The film’s biggest crime, though, is that it’s just flat out boring. It’s strange for me to say that, because the film only has about a 100-minute runtime, and I’m usually railing against movies being too long nowadays. That being said, by the time the prologue ends, the movie instills a sense of impatience in you – they take the stately, overwrought pace and majesty of the original fairy tale too far here, while still trying to bring in something new, and the pieces don’t mesh as well as they’d like. Between one act and the next, Jolie goes from wounded warrior to camp witch queen; it’s a fun mode to see her in, but I would have liked to have seen more transition. Some jarring elements from the original serve no purpose here, such as the three pixies who take care of Aurora (Elle Fanning) in her youth – instead of informing the characters around them, or actually having funny gags, they exist in a vacuum to bicker with each other like magical proto-Golden Girls.
For a film ostensibly about the agency of women being robbed – Maleficent’s wings are taken in a scene that carries the disturbing implications of date rape and/or female genital mutilation – peeks of the male-centric Lord of the Rings fantasy mentality still peek through. An early scene sees Mal conjuring up some Ent-like forest beasts to beat down on men in elegant silver armor. Maleficent’s power to turn into a dragon in the original Sleeping Beauty is transferred to her long-suffering crow henchman Theovald, making him literally fight her battles for her.

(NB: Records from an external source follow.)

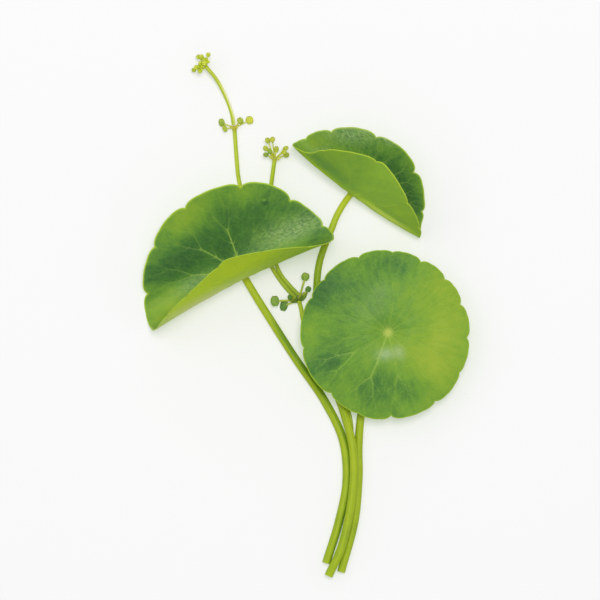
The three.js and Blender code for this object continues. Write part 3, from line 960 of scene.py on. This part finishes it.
def vein_lines(blade):
    """Veins of the flat leaf as (points, widths, how clear they are): main veins to each lobe that
    fork twice, and side veins between them."""
    draw = random.Random(blade.name)
    lines = []
    mains = [vein[0] for vein in blade.veins]

    def line(clear, start, end, wide, narrow, sway):
        (from_angle, from_ring), (to_angle, to_ring) = start, end
        steps = max(4, int((to_ring - from_ring) * blade.radius / VEIN_STEP))
        points = []
        widths = []
        for i in range(steps + 1):
            share = i / steps
            bend = sway * math.sin(math.pi * share)
            angle = from_angle + (to_angle - from_angle) * share ** 0.85 + bend
            edge = blade.rim(np.array([angle % 360.0]))[0]
            points.append(edge * (from_ring + (to_ring - from_ring) * share))
            widths.append(wide + (narrow - wide) * share)
        lines.append((np.array(points), np.array(widths), clear))

    for i, (main, inner, outer) in enumerate(blade.veins):
        before = (main - mains[i - 1]) % 360
        after = (mains[(i + 1) % len(mains)] - main) % 360
        fork = draw.uniform(*FORK_RING)
        lean = draw.uniform(-2, 2)
        forked = main + lean
        line(inner, (main, VEIN_START), (forked, fork), 0.42, 0.3, draw.uniform(-1.5, 1.5))
        for side, gap in ((-1, before), (1, after)):
            second = draw.uniform(*SECOND_FORK_RING)
            arm = forked + side * gap * draw.uniform(*FORK_SPREAD)
            line(outer * 0.8, (forked, fork), (arm, second), 0.28, 0.2, side * 1.5)
            for twig, spread in TWIG_SPREADS:
                tip = arm + twig * gap * spread * draw.uniform(0.8, 1.3)
                line(outer * 0.7, (arm, second), (tip, draw.uniform(*VEIN_END_RING)), 0.2, 0.1, twig)
            for ring, length in SIDE_VEINS:
                base = main + lean * min(1, ring / fork)
                if ring > fork:
                    base = forked + (arm - forked) * (ring - fork) / (second - fork)
                reach = side * gap * draw.uniform(*SIDE_VEIN_SPREAD)
                start = ring * draw.uniform(0.92, 1.08)
                clear = (inner if ring < fork else outer) * 0.5
                line(clear, (base, start), (base + reach, start + length), 0.16, 0.08, side * 2)
    return lines


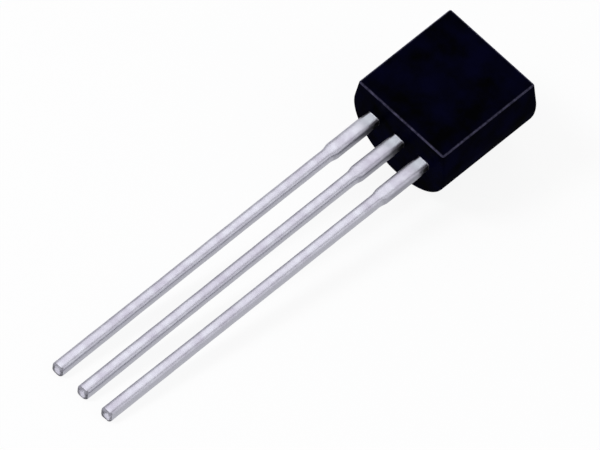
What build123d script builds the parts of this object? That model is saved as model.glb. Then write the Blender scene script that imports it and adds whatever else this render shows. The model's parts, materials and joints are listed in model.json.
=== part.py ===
from build123d import *
import os
from math import asin, atan2, cos, degrees, hypot, radians, sin, tan

# A three-lead voltage regulator in a small moulded package with a D-shaped section, in millimetres.
# The pieces are drawn in the package's own directions: X across the flat, leads along -Y,
# the flat facing +Z, and z = 0 on the plane where the two halves of the mould meet.
# At the end they are turned together into the pose in which the loose part lies on a table.

# Moulded body
flat_width = 4.32         # before its edges are rounded
flat_height = 1.16        # mould's parting plane to the flat
back_radius = 2.33        # round back, with straight sides from it up to the flat
back_centre = 0.18        # parting plane to the back's centre line
body_length = 4.62        # along the leads, at the parting plane
end_draft = 1.5           # degrees, on both ends of both mould halves
edge_radius = 0.09        # every moulded edge
gate_width = 0.90         # broken-off gate, on the end that has no leads
gate_height = 0.30
gate_stub = 0.05          # how far the broken gate stands out

# Stamped and plated leads, outside the body
lead_pitch = 1.27
lead_length = 15.40       # body to tip
lead_width = 0.44
lead_thickness = 0.44     # the leads' front faces are flush with the parting plane
lead_corner = 0.06        # rounding of the plated section's corners
root_width = 0.58         # wider stretch next to the body
root_length = 2.00
shoulder_length = 0.12    # taper from the root to the narrow lead
tip_chamfer = 0.04

# The same leads, inside the body
anchor_depth = 0.30       # rounded section becomes a plain stamped strip
post_start = 1.00         # bond posts, on the two outer leads
post_length = 0.75
post_inside = 0.66        # reach of a post towards the middle lead, from its own centre line
post_outside = 0.52       # reach the other way
post_gap = 0.25           # between the posts and the paddle
paddle_width = 2.00       # the paddle carries the die, on the middle lead
paddle_length = 1.90
frame_corner = 0.08
lock_radius = 0.16        # side notches that hold the paddle in the moulding

# Die and what joins it to the leads
die_width = 1.15
die_length = 1.25
die_thickness = 0.28
attach_thickness = 0.03
attach_margin = 0.06      # adhesive squeezed out round the die
pad_inset = 0.13          # centres of the bond pads, in from the die's edges
wire_radius = 0.015
wire_loop = 0.22          # top of the wire above the die
wire_bend = 0.06          # slanted stretch between its rise and its fall
foot_length = 0.12        # flattened stretch on the post
foot_sink = 0.008         # how much of the round wire the foot loses
ball_radius = 0.045       # the ball is squashed flat on its pad
ball_height = 0.025

# Places that follow from the sizes above
back_depth = back_centre + back_radius
post_y = post_start + post_length / 2
paddle_start = post_start + post_length + post_gap
die_y = paddle_start + paddle_length / 2
die_top = attach_thickness + die_thickness
pad_x = die_width / 2 - pad_inset
pad_y = die_y - die_length / 2 + pad_inset


def package_outline():
    """The closed D-shaped body, with drafted ends, rounded edges and the stub of the gate."""
    back = Pos(Y=-back_centre) * Edge.make_circle(back_radius)
    flat = Line((-flat_width / 2, flat_height), (flat_width / 2, flat_height))
    bar = extrude(Plane.XZ * make_hull([back, flat]), amount=-body_length)

    front_inset = flat_height * tan(radians(end_draft))
    back_inset = back_depth * tan(radians(end_draft))
    side_view = Polyline(
        (0, 0),
        (front_inset, flat_height),
        (body_length - front_inset, flat_height),
        (body_length, 0),
        (body_length - back_inset, -back_depth),
        (back_inset, -back_depth),
        close=True,
    )
    body = bar & extrude(Plane.YZ * make_face(side_view), amount=back_radius, both=True)

    # What stays as it is: the parting line across each end, at z = 0, and the smooth lines
    # just above it where the sides run into the round back.
    kept = body.edges().filter_by_position(Axis.Z, -edge_radius, flat_height / 2)
    body = fillet(body.edges() - kept, edge_radius)
    gate = Pos(0, body_length, -gate_height / 2) * Box(gate_width, 2 * gate_stub, gate_height)
    return body + gate


def lead_section(width, y):
    """The rounded rectangle of a plated lead, looking along it at the given y."""
    across = Plane((0, y, -lead_thickness / 2), x_dir=(1, 0, 0), z_dir=(0, -1, 0))
    return across * RectangleRounded(width, lead_thickness, lead_corner)


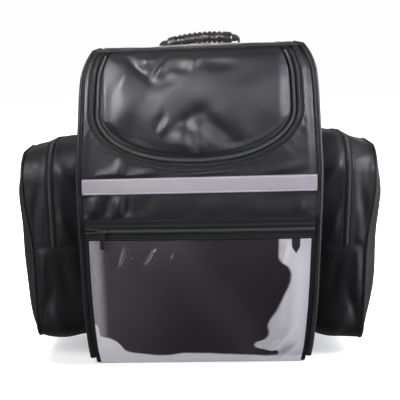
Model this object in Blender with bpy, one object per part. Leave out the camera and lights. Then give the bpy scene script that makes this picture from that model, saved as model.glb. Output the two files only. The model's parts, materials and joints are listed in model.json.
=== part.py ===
"""Insulated delivery backpack, standing upright on its base.

Metres. +Z is up, the front faces -Y and +X is on the viewer's right. The origin
is the middle of the base. A padded band wraps the body from the front over the
top and down the back; two side panels close it, and every other soft piece is
sewn on those. Panels are laid out on the band by x, across it, and by t, the
length along it from the front edge of the base.
"""
import math
from bisect import bisect_right

import bmesh
import bpy
from mathutils import Matrix, Vector

# Body, outside sizes
BODY_WIDTH = 0.369
BODY_HEIGHT = 0.502
BODY_DEPTH = 0.250
WALL = 0.005
BASE_ROUND = 0.010
SHOULDER_Z = 0.300
RIDGE_BACK = 0.070
CURVE_POWER = 2.6
BACK_ROUND = 0.035
SHOULDER_RISE = 0.0055
FRONT_SWELL = 0.005

# Clearance between pieces that touch
GAP = 0.0003

# Cloth and webbing
CLOTH = 0.002
TAPE = 0.0012
WEBBING = 0.002
VINYL = 0.0008

# Seam cord along the body's side edges
SEAM_WIDE = 0.009
SEAM_DEEP = 0.007
SEAM_PROUD = 0.0005
SEAM_OVER_PANEL = 0.0008

# Lid and its zip
MOUTH_MARGIN = 0.0107
MOUTH_OFFSET = 0.005
MOUTH_BOTTOM_Z = 0.313
MOUTH_ARC = 0.094
MOUTH_POWER = 2.15
ZIP_WIDTH = 0.021
LID_OVER_RIDGE = 0.030
LID_WALL = 0.004
LID_PUFF = 0.006
LID_EDGE = 0.022
CORD_FROM = 0.0070
CORD_WIDE = 0.0035
CORD_HIGH = 0.0020
COIL_FROM = 0.0130
COIL_WIDE = 0.0035
COIL_HIGH = 0.0010

# Webbing over the top edge
RIDGE_WEB_WIDE = 0.010
RIDGE_WEB_BACK = 0.018
RIDGE_WEB_CLEAR = 0.0007

# Reflective strip
STRIP_Z = 0.289
STRIP_WIDE = 0.025
STRIP_THICK = 0.0008

# Front pocket: zip above, clear window below
TAPE_Z = 0.2195
TAPE_WIDE = 0.035
CHAIN_Z = 0.2175
CHAIN_WIDE = 0.0055
CHAIN_HIGH = 0.0016
WINDOW_FOOT_Z = 0.011
WINDOW_MARGIN = 0.007
WINDOW_PUFF = 0.010

# Slider and pull of the front pocket
SLIDER_IN = 0.0305
SLIDER_LONG = 0.011
SLIDER_HIGH = 0.0085
SLIDER_THICK = 0.0020
BRIDGE_RISE = 0.0019
BRIDGE_BAR = 0.0012
BRIDGE_SPAN = 0.0052
POST = 0.0012
EYE_HOLE = 0.0024
EYE_OUTER = 0.0036
EYE_LONG = 0.0044
PULL_LONG = 0.0285
PULL_WIDE = 0.0078
PULL_THICK = 0.0012
PULL_NECK = 0.0034
PULL_SHOULDER = 0.0020

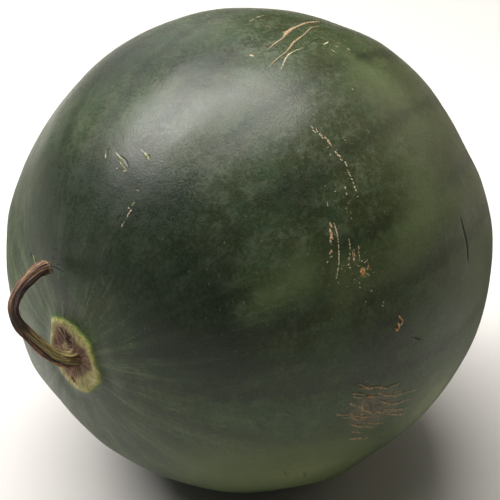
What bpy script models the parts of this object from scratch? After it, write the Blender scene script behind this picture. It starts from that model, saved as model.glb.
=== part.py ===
"""A round, dark-green watermelon with its dried, hooked stem still on.

The fruit lies on its side. Its polar axis runs along X, with the stem end towards -X and
the blossom end towards +X. The origin is the centre of the small flat spot that the fruit
rests on, and +Z is up. Lengths are in metres and angles in degrees.

Places on the rind are given by two angles. "from_stem" is measured from the stem pole:
0 at the stem and 180 at the blossom end. "around" goes round the polar axis: 0 at the top,
90 at the front (-Y), 180 at the bottom and -90 at the back (+Y).
"""

from math import acos, asin, cos, degrees, exp, hypot, pi, radians, sin, sqrt
import random

import bmesh
import bpy
from mathutils import Vector

MM = 0.001

# Size of the fruit
EQUATOR_RADIUS = 0.115
POLAR_RADIUS = 0.1153
REST_SPOT_RADIUS = 0.022
CENTRE_HEIGHT = sqrt(EQUATOR_RADIUS**2 - REST_SPOT_RADIUS**2)

# Broad swells and flats of the rind: from_stem, around, spread, height
SWELLS = (
    (65, -50, 20, -1.7 * MM),
    (46, -71, 6, 0.4 * MM),
    (122, 20, 11, 1.4 * MM),
    (127, 52, 9, -1.2 * MM),
    (121, 78, 14, 0.9 * MM),
    (98, 113, 7, -0.5 * MM),
    (84, 126, 16, -1.5 * MM),
    (74, 136, 6, 1.0 * MM),
    (55, 153, 8, 0.4 * MM),
    (31, -149, 8, -0.7 * MM),
    (30, -128, 6, 1.0 * MM),
)

# Ribs, which run from pole to pole between shallow valleys
RIB_COUNT = 21
RIB_HEIGHT = 0.35 * MM
FIRST_VALLEY = 40
VALLEY_JITTER = 2.0
SEEN_VALLEYS = {1: 57, 2: 70, 3: 90}
SEGMENTS_PER_RIB = 4

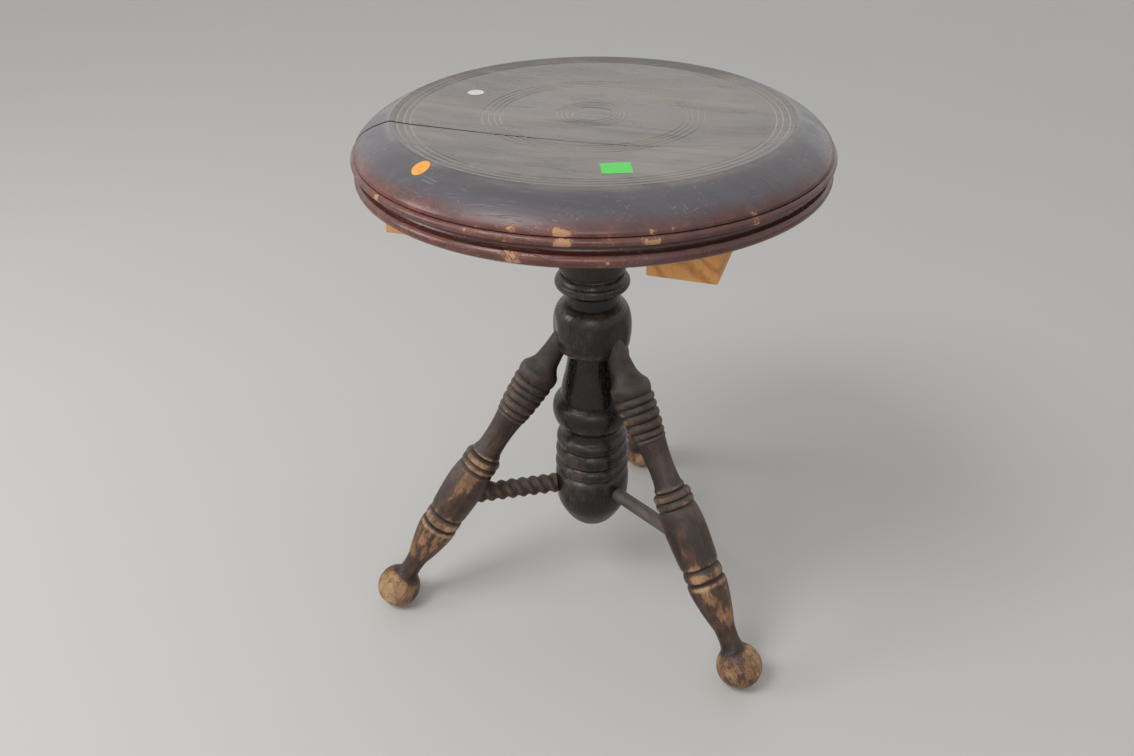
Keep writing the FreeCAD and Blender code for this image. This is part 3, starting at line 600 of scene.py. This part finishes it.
def seat_varnish(seat):
    """Dark red varnish with a grey painted sheen on its rubbed top, worn rings with a painted
    highlight, and a chipped moulded rim with painted shade in its hollows and towards +X.
    """
    material, graph, shader = new_material("seat varnish")
    place = graph.place()
    crest = graph.attribute("crest")
    parts = graph.add("ShaderNodeSeparateXYZ", {0: place}).outputs
    reach = graph.vector("LENGTH", graph.vector("MULTIPLY", place, (1, 1, 0)))
    grain = graph.effect("Wood Grain", vector=place, scale=110.0, stretch=0.05)
    grime_and_shade = graph.effect("Grime", vector=graph.squeezed(place, 0.45), crest=crest, scale=17.0)
    clouds = grime_and_shade["Clouds"]
    scratch = graph.effect("Scratches", vector=place, scale=800.0, stretch=0.045)
    low = graph.smooth(parts["Z"], *RED_BAND)
    knocked = graph.smooth(knocks(graph, parts), 0.0, 1.0, 0.3 * seat.wear, seat.wear)
    wear = graph.effect(
        "Worn Finish", vector=place, crest=crest, scale=150.0, edge=0.04,
        amount=graph.times(low, knocked),
    )

    look = seat_top_colour(graph, seat, reach, grain, clouds)
    red = graph.mix(grain["Streaks"], darker(seat.red, 0.6), seat.red)
    # the red rim is painted darker towards +X: painted shade on the side away from the light
    red = graph.over(red, darker(seat.red, 0.3), graph.smooth(parts["X"], *SHADED_SIDE, 0.0, 0.6))
    look = graph.over(look, red, low, graph.smooth(clouds, 1.0, 0.0, 0.75, 1.0))
    look = graph.over(look, THIN_RED, wear["Thin"], low, 0.4)
    look = graph.over(look, seat.bare, wear["Bare"])
    # the rim's hollows are painted darker: painted shade
    look = graph.over(look, RIM_GROOVE_SHADE, grime_and_shade["Hollows"], low, 0.6)

    # the crest and the rings are rubbed to pale lines; the rings also carry a painted highlight
    # that is strongest at the left and right
    look = graph.over(
        look, CREST_RUB, graph.smooth(reach, *CREST_INSIDE), graph.smooth(reach, *CREST_OUTSIDE),
        graph.smooth(clouds, 0.2, 0.9, 0.05, 0.25),
    )
    away = graph.math("MAXIMUM", reach, 0.001)
    aside = graph.math("DIVIDE", graph.math("ABSOLUTE", parts["X"]), away)
    highlit_sides = graph.smooth(aside, 0.5, 0.97, 0.18, 0.95)
    fade = graph.smooth(graph.noise(place, 9.0, 2.0), 0.36, 0.55, 0.35, 1.0)
    look = graph.over(look, RING_RUB_AND_HIGHLIGHT, graph.attribute("ring"), highlit_sides, fade)
    look = graph.over(look, SCRATCH, scratch["Lines"], 0.22)
    crack = hairline(graph, parts, seat.joint)
    look = graph.over(look, CRACK_DIRT, crack)

    rough = graph.plus(
        graph.smooth(clouds, 0.0, 1.0, 0.24, 0.40), graph.times(wear["Bare"], 0.35)
    )
    height = graph.weighted(
        (grain["Pores"], -0.25), (wear["Bare"], -0.6), (scratch["Dents"], -0.08), (crack, -1.0)
    )
    surface(graph, shader, look, rough, height, 0.0004)
    return material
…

So much time is taken to make Maleficent a justifiably hurt young woman out for revenge, but not as much care is taken to update Aurora. Like in the original, she’s an innocent young china doll who carries no personality of her own – she’s just the MacGuffin for this ideological custody battle between two embittered romantic partners (Maleficient and Stefan). While that actually sounds cool, they don’t really do much with it except have poor Copley gnash his teeth around a horrid Scottish accent as he gets grumpier and more obsessed with Maleficent. Their eventual confrontation is disappointing too, and is cut off too abruptly. The film tries to use this fantastical backdrop to tell these human stories, but not much works except some of the CG and a few gorgeous wide shots. (First-time director Stromberg doesn’t have the people scenes down, though, as those look disappointingly flat and poorly blocked.)
I have no particular affinity for the old Disney princess stories and fairy tales, but I know that there’s more that could have come from this film. The script is at once too ambitious and too unwilling to let scenes breathe, substituting characterization for plot points. Jolie does some nice work with the material, but Maleficent isn’t asked to do much besides glower, playfully smirk and give epic pronouncements with a big-booming voice. In spite of some wonderful imagery at points, Maleficent just doesn’t bring enough new or innovative to the table to justify its existence.
Clint’s Verdict: Skip It
Maleficent Movie Drinking Game:
1) Drink whenever Maleficent (Angelina Jolie) does her green magic
2) Drink any time you hear the completely unnecessary narration
3) Drink every time someone says “Maleficent”
Finish Your Drink When:
One of the Pixies (Imelda Staunton) says, “She’s only sleeping!”